I was asked in the 11th hour to overdub some guitar on 2 songs (“Done” and “Nothing But Heart”) while Alan and Matt Beckley were mixing in Matt’s apartment in Studio City, CA. It was one of those amazing scheduling miracles; I happened to be in L.A. for 4 days, and could just squeeze in the session. Alan seemed truly pleased with what they had achieved, and as I listened to tracks I was really blown away by the huge sound. There was chuckling about the reaction of “slow core” diehards. But now that I have heard the whole album, I would have to say that I think it fits right into the trajectory of the band and consequently should not be shocking or dauntingly different.
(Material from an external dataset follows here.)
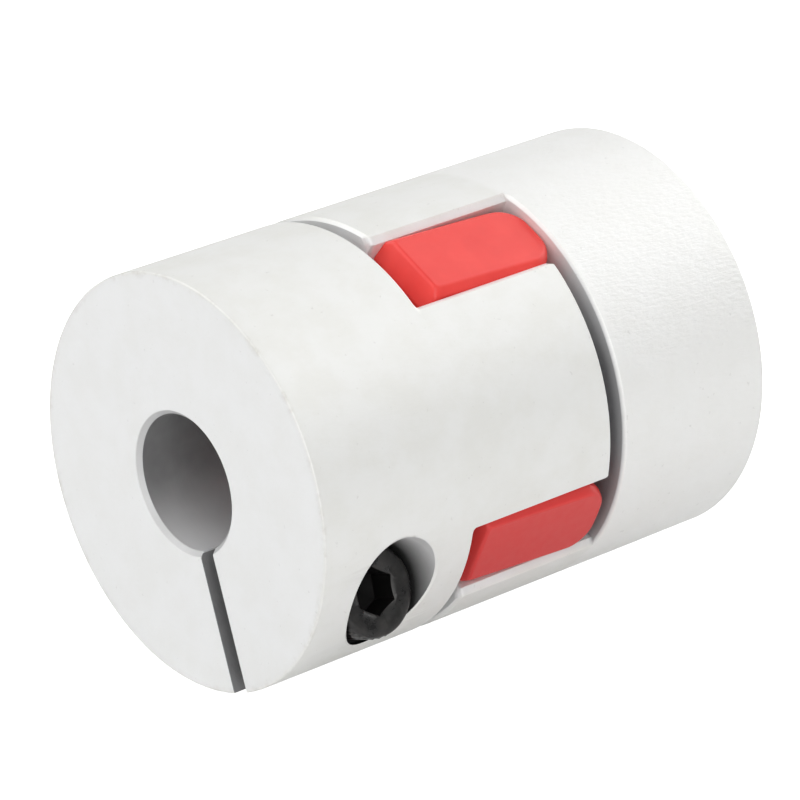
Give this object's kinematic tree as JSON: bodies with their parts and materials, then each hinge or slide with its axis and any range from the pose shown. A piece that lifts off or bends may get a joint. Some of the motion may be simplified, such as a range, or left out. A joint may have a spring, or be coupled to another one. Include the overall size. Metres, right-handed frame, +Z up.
{
  "type": "clamp-type jaw coupling",
  "caption": "Flexible shaft coupling: clamp hubs with interlocking jaws drive each other through an elastomer spider, each hub pinched on its shaft by a socket-head screw across a slit.",
  "frame": {"origin": "centre of the front hub's bore at its end face, where the driving shaft enters", "axes": "+X along the coupling axis from the front hub to the rear hub, +Z up with the coupling lying on its side and clocked as pictured"},
  "size_m": [0.034, 0.0255, 0.025],
  "materials": {
    "hub_aluminium": "fine-blasted natural anodised, satin",
    "spider_polyurethane": "moulded polyurethane, satin",
    "screw_steel": "black oxide, satin"
  },
  "bodies": {
    "front_hub": {"front_hub": "hub_aluminium"},
    "front_clamp_screw": {"front_clamp_screw": "screw_steel"},
    "spider": {"spider": "spider_polyurethane"},
    "rear_hub": {"rear_hub": "hub_aluminium"},
    "rear_clamp_screw": {"rear_clamp_screw": "screw_steel"}
  },
  "joints": [
    {"name": "spider_twist", "type": "hinge", "parent": "front_hub", "child": "spider", "pos_m": [0.017, 0, 0], "axis": [1, 0, 0], "range_deg": [-0.7, 0.7]},
    {"name": "rear_hub_slide", "type": "slide", "parent": "spider", "child": "rear_hub", "axis": [1, 0, 0], "range_m": [0, 0.012]},
    {"name": "front_screw_travel", "type": "slide", "parent": "front_hub", "child": "front_clamp_screw", "axis": [0, -0.9367, 0.3502], "range_m": [0, 0.015]},
    {"name": "rear_screw_travel", "type": "slide", "parent": "rear_hub", "child": "rear_clamp_screw", "axis": [0, 0.4115, 0.9114], "range_m": [0, 0.015]}
  ]
}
The music is more “band’-sounding than “Drums & Guns”, as varied as their later albums. As stringent, too. But what was once an almost claustrophobia-inducing use of distortion/compression here gives way to something symphonic. I do not mean to be reviewing the record! I am just ruminating…
Tracking my lap steel, slide, and “lead” guitar took maybe two hours. Half the “session” was taken up with eating splendid Mexican food and (for me) drinking Mexican Coca-Cola. For bottleneck on “Nothing But Heart”, I used some guitar of Matt’s because my Jazzmaster’s action was too low from being bashed around on the road. I was a bit amused by this song: one basic lyric followed by an endlessly repeated chorus, not in some ways unlike “Hey Jude” with its building repetition and direct simplicity.
Upon listening to the results, I am amazed how loud I am in the mixes! And I am so pleased – not to be mixed loud, but to be on a Low record. They are, to me, one of the greatest sounds in the universe.”